Pickiness becomes truly unbearable, though, when it extends to a delusion that other people want to know your opinion about everything on every occasion even when you haven’t been asked. This week I am dreading my father coming to stay, and casting his critical eye over my treasured garden, because I know he will make derogatory comments about how I have pruned the blackcurrants or let blackspot infest my roses. When someone picks at an expression of your creativity, that’s when it hurts the most.
So if someone actually asks your opinion about something which they care deeply, and in which you can see an imperfection, what do you tell them ? If they have just spent three months stitching a tapestry and they ask you if you think that it matters that they ran out of blue and had to use another dye lot and can you see the difference, and does it matter ? If you can, and it does, what do you say?
When planting our new garden my husband asked exactly where I wanted him to place the silver birch tree, so I marked the spot in the ground with a stick. “We work to fine tolerances here,” he said. When I viewed the tree later from the kitchen, I thought it was nine inches too far to the right, but I bit my tongue and said nothing.

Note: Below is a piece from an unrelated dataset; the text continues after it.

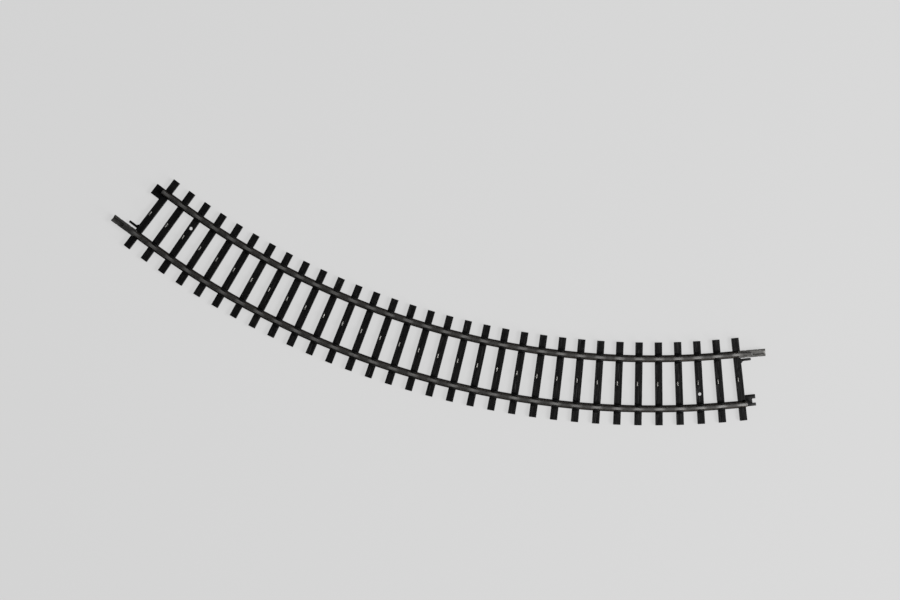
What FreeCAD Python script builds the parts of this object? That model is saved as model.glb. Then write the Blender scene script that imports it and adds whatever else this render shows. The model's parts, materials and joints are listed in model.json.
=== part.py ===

I was rewarded for this uncharacteristic forbearance when in the evening he looked through the window and decided that the tree needed moving, about nine inches to the left. Such miracles are rare.
I know I’m difficult. But being the picker can be just as uncomfortable as being the pickee. It is not easy when someone you love has just sanded and varnished a wooden floor for you, and every time you sit down on the sofa you notice a white paint stain (he missed) under the varnish.
I do find it helps to remind myself that in some cultures craftsmen deliberately include a mistake in their work, because only God can create things perfect. It also helps to read the motto my husband gave me “Perfection is our aim. We must learn to tolerate excellence.”